Wednesday, September 28, 2011

This time last year



This time last year, we were enduring very dry soccer. But it was so cool to see Will in peak form. This boy was made for soccer.

I had shorter hair and my arms were starting to trim down (for me, anyways)


Go Will. 

This time last year, we were a family of 7. Little did we know that one month later, we'd find out that the 8th member would be joining us. This pic was taken by my brother at Greenfield Village in MI.



David and I enjoyed our FIRST getaway, just the two of us, with no intent to work or anything other than relax and spend time TOGETHER, this past weekend. I hope to blog some of those pix when I get them downloaded off of my phone.




It's funny because I always have some form of a blog post rolling around in my jumbly head.

I cannot believe how foggy, scattered, mushy, rambly my head and thoughts are.

All that to say, HI. I had a great blog post in my head while Mel and I walked yesterday afternoon. But sitting here, I can't even begin to retrieve what it was. And I always think "This one is sooooo good, there is NO way I will ever forget it!!"

Yeah, I did.

So you're stuck with this boring, This time last year post.

We are about to embark on our year of firsts. or nine months of firsts.

1.)  On October 16th, 2010 (Will's 16th birthday no less) I found out I was expecting. We went to a soccer game down south that day. This day will be hard. not only because Jack took a detour to a much better place but because my firstborn will be turning SEVENTEEN.

That just sounds OLD.

2.)  Thanksgiving weekend of 2010 was when I officially told people, on FB or on my blog that we were crazy and expecting. I was over the moon, aside from the nausea and general foreboding.

3.)  Last
Christmas, I went sledding. while 14 weeks pregnant. My midwife said I could. I remained pretty active in the beginning. I can't help but think that my spastic lifestyle put a knot in Jack's cord. I also had visions of sugar plums and plump babies for this Christmas of 2011, for Jack would be 6 months old.

I know it seems that I dwell on him. And I think I'm allowed to. It was only 3 months ago...13 weeks tomorrow. I am a mom to five living, healthy, awesome, beautiful, intelligent kids and one angel baby. I don't ever want my kids or you to think that I don't (try to) cherish each day with my five alive. They are gifts to me.
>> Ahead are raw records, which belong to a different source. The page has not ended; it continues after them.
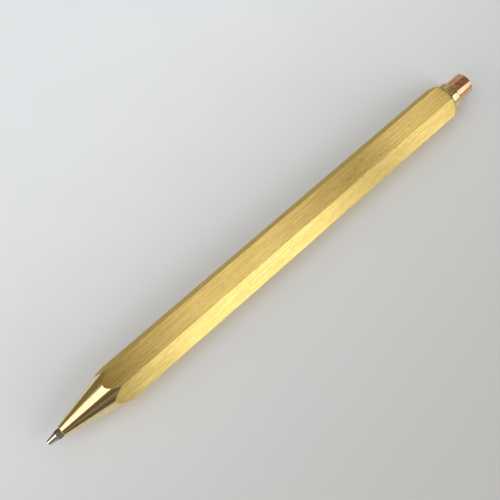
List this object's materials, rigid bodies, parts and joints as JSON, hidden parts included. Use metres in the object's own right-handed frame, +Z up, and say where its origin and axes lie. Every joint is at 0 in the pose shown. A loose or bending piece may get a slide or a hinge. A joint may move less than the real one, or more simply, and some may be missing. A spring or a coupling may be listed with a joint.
{
  "type": "retractable ballpoint pen",
  "caption": "Slim hexagonal retractable ballpoint pen: brushed body with a turned nose cone, round rear collar, push button, spring, rotating latch and a refill.",
  "frame": {"origin": "on the flat the pen lies on, under the pen's axis, halfway between the writing ball and the button's face", "axes": "+X along the pen from the writing tip to the button, +Y across it, +Z up from the flat it lies on"},
  "size_m": [0.1476, 0.0108, 0.0095],
  "materials": {
    "body_brass": "brushed along its length, polished on the turned nose cone",
    "collar_brass": "turned and polished",
    "ring_rubber": "matte",
    "guide_acetal": "moulded, natural white",
    "button_copper": "turned and polished copper",
    "plunger_acetal": "moulded, natural white",
    "rotor_acetal": "moulded, blue",
    "spring_steel": "drawn wire",
    "refill_nickel": "nickel plated steel",
    "tip_steel": "turned and polished steel",
    "ball_carbide": "ground tungsten carbide",
    "ink_paste": "dark blue paste",
    "plug_plastic": "moulded, white"
  },
  "bodies": {
    "barrel": {"barrel": "body_brass"},
    "ring": {"collar_ring": "ring_rubber"},
    "tail_unit": {"rear_collar": "collar_brass", "cam_guide": "guide_acetal"},
    "button": {"button_cap": "button_copper", "button_plunger": "plunger_acetal"},
    "refill": {"refill_shell": "refill_nickel", "tip_socket": "tip_steel", "ink_column": "ink_paste", "refill_end_plug": "plug_plastic", "return_spring": "spring_steel"},
    "rotor": {"rotor_cam": "rotor_acetal"},
    "ball": {"writing_ball": "ball_carbide"}
  },
  "joints": [
    {"name": "tail_back", "type": "slide", "parent": "barrel", "child": "ring", "axis": [1, 0, 0], "range_m": [0, 0.0045]},
    {"name": "tail_turn", "type": "hinge", "parent": "ring", "child": "tail_unit", "pos_m": [0.055, 0, 0.00476], "axis": [1, 0, 0], "range_deg": [0, 2160]},
    {"name": "button_slide", "type": "slide", "parent": "tail_unit", "child": "button", "axis": [1, 0, 0], "range_m": [-0.0004, 0.0056]},
    {"name": "refill_slide", "type": "slide", "parent": "ring", "child": "refill", "axis": [1, 0, 0], "range_m": [-0.0004, 0.0056], "deforming": ["return_spring"]},
    {"name": "rotor_turn", "type": "hinge", "parent": "refill", "child": "rotor", "pos_m": [0.032, 0, 0.00476], "axis": [1, 0, 0], "continuous": true},
    {"name": "ball_roll", "type": "hinge", "parent": "refill", "child": "ball", "pos_m": [-0.0733, 0, 0.00476], "axis": [0, 1, 0], "continuous": true}
  ],
  "couplings": [
    {"joint": "tail_turn", "follows": "tail_back", "rad_per_m": 8377.6},
    {"joint": "refill_slide", "follows": "button_slide", "ratio": 1}
  ]
}
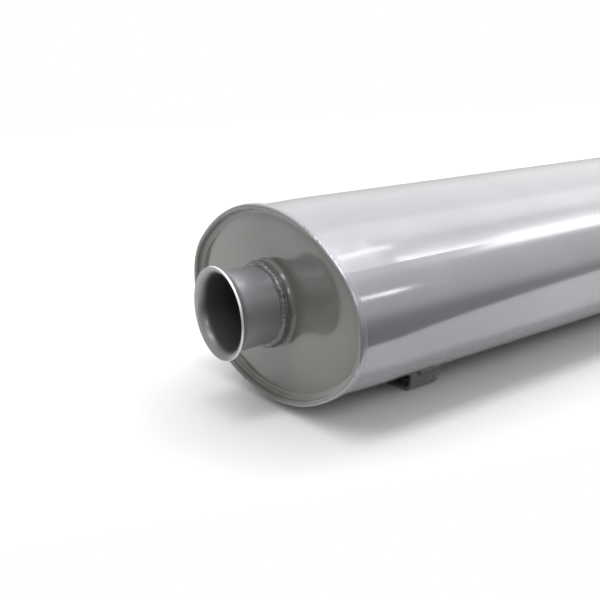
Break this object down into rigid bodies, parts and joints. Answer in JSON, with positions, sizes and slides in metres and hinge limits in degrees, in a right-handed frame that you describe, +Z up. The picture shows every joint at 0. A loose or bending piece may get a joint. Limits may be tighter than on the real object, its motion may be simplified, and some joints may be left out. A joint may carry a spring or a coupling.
{
  "type": "muffler",
  "caption": "Oval sheet-steel exhaust muffler with recessed rolled-rim end plates, short flared stub pipes at both ends and strap saddles underneath.",
  "frame": {"origin": "on the floor plane of the two saddles, under the middle of the body's length and width", "axes": "+X along the body from the inlet towards the outlet, +Z up, +Y to the left of one who looks along +X"},
  "size_m": [0.6916, 0.2286, 0.1584],
  "materials": {
    "shell_paint": "gloss",
    "end_plate_paint": "gloss",
    "pipe_paint": "satin",
    "weld_paint": "satin",
    "saddle_paint": "satin",
    "inner_steel": "satin"
  },
  "bodies": {
    "root": {"outer_shell": "shell_paint", "shell_seam_weld": "shell_paint", "front_end_plate": "end_plate_paint", "rear_end_plate": "end_plate_paint", "inlet_pipe": "pipe_paint", "outlet_pipe": "pipe_paint", "front_pipe_weld": "weld_paint", "rear_pipe_weld": "weld_paint", "front_saddle_right_weld": "weld_paint", "front_saddle_left_weld": "weld_paint", "rear_saddle_right_weld": "weld_paint", "rear_saddle_left_weld": "weld_paint", "front_saddle": "saddle_paint", "rear_saddle": "saddle_paint", "front_baffle": "inner_steel", "middle_baffle": "inner_steel", "rear_baffle": "inner_steel", "left_return_tube": "inner_steel", "right_return_tube": "inner_steel", "inlet_end_cap": "inner_steel", "outlet_end_cap": "inner_steel"}
  },
  "joints": []
}
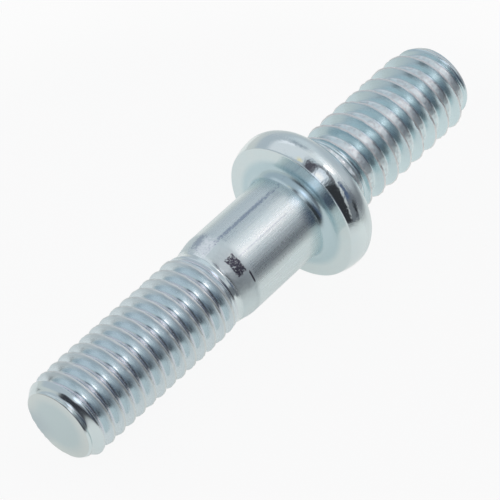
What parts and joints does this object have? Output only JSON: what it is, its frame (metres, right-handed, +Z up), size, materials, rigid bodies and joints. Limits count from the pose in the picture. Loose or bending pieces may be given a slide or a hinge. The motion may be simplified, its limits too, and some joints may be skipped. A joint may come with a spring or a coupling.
{
  "type": "stud bolt",
  "caption": "Double-ended collar stud: a machine thread, a plain shank, a round collar and a coarse thread in one line.",
  "frame": {"origin": "middle of the stud's footprint, on the surface it lies on", "axes": "+X along the stud's length towards the coarse thread, +Z up; the stud's own axis rises by 5.7 degrees from the machine end to the collar, because it rests on the machine thread's first crest and on the rim of the collar"},
  "size_m": [0.0504, 0.0138, 0.0139],
  "materials": {
    "zinc": "bright zinc plating with a clear bluish passivation"
  },
  "bodies": {
    "root": {"stud": "zinc"}
  },
  "joints": []
}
I can't help but imagine what Jack would be doing as we come up to what would have been his 3 month mark. This blog is definitely a place where I can put my thoughts...I know I won't always be in this place. Which could be good or sad.

I should probably take his crib down. but I don't wanna. I should probably take his changing table down, but I think I'm doing good just to have emptied it into a rubbermaid tote, marked Jack Oliver Young - 6.30.11. I cry for you, little wild haired wonder boy.

I will always wonder about my 4th son, 6th child. I will look forward to the day where I will see his sweet face, opened eyes, and hear his voice. I don't have to wonder about his siblings. Praise the Lord.

I am blessed. I am truly blessed.

I have to go...gotta get some pix downloaded, get some kids on task, and spend some time in prayer and in God's Word. I hope that you are having a wonderful Wednesday...

5 comments:

Tashena said...

You are beautiful!
Miss you!
Been praying for you - like crazy!
Wish it were different, wish I... blah, blah, blah. I've said it all - you know my heart.

XO - lots of them!

Laurie and company said...

awww, thanks, Tashena.
it's so weird not texting or seeing you. I'm not sure I could see you yet. I really truly do miss you. I'm praying for God to help me be OK with pregnant women. I'm not...it's like a sucker punch. every. time.
Thank you for praying for me. I have been praying for you too. Every day. I see E out there on his bike or in his sand box and I pray. I hope you are feeling well.
I do know your heart. I know you know mine too.

love you, my friend
xOxOXo

Unknown said...

You Are allowed! You don't have to take anything down until you're ready. (it doesn't matter what other people think, no timelines!)It is very hard to think about last year at this time. Period. You are a great momma. You did nothing to make Jack's cord knot up. You will see his sweet face. You will see his opened eyes, and you will hear his voice. But, not right now when you want to. And that is harder than anything. Your 5Alive are great kids that love you and know that you love them

Brittany said...

Jamie said every single thing I came here to comment on. I woke up at 3:30am today and prayed for both you and Jamie and my other mommy friends who have lost babies this last year. It's been a hard year. LOVE YOU!

Jodi said...

Crying again.
Today's brief moments together were precious to me.
I don't always say what's on my mind, because I don't want to make you cry, but I know that you know how much I love you and how close you are in my thoughts and prayers.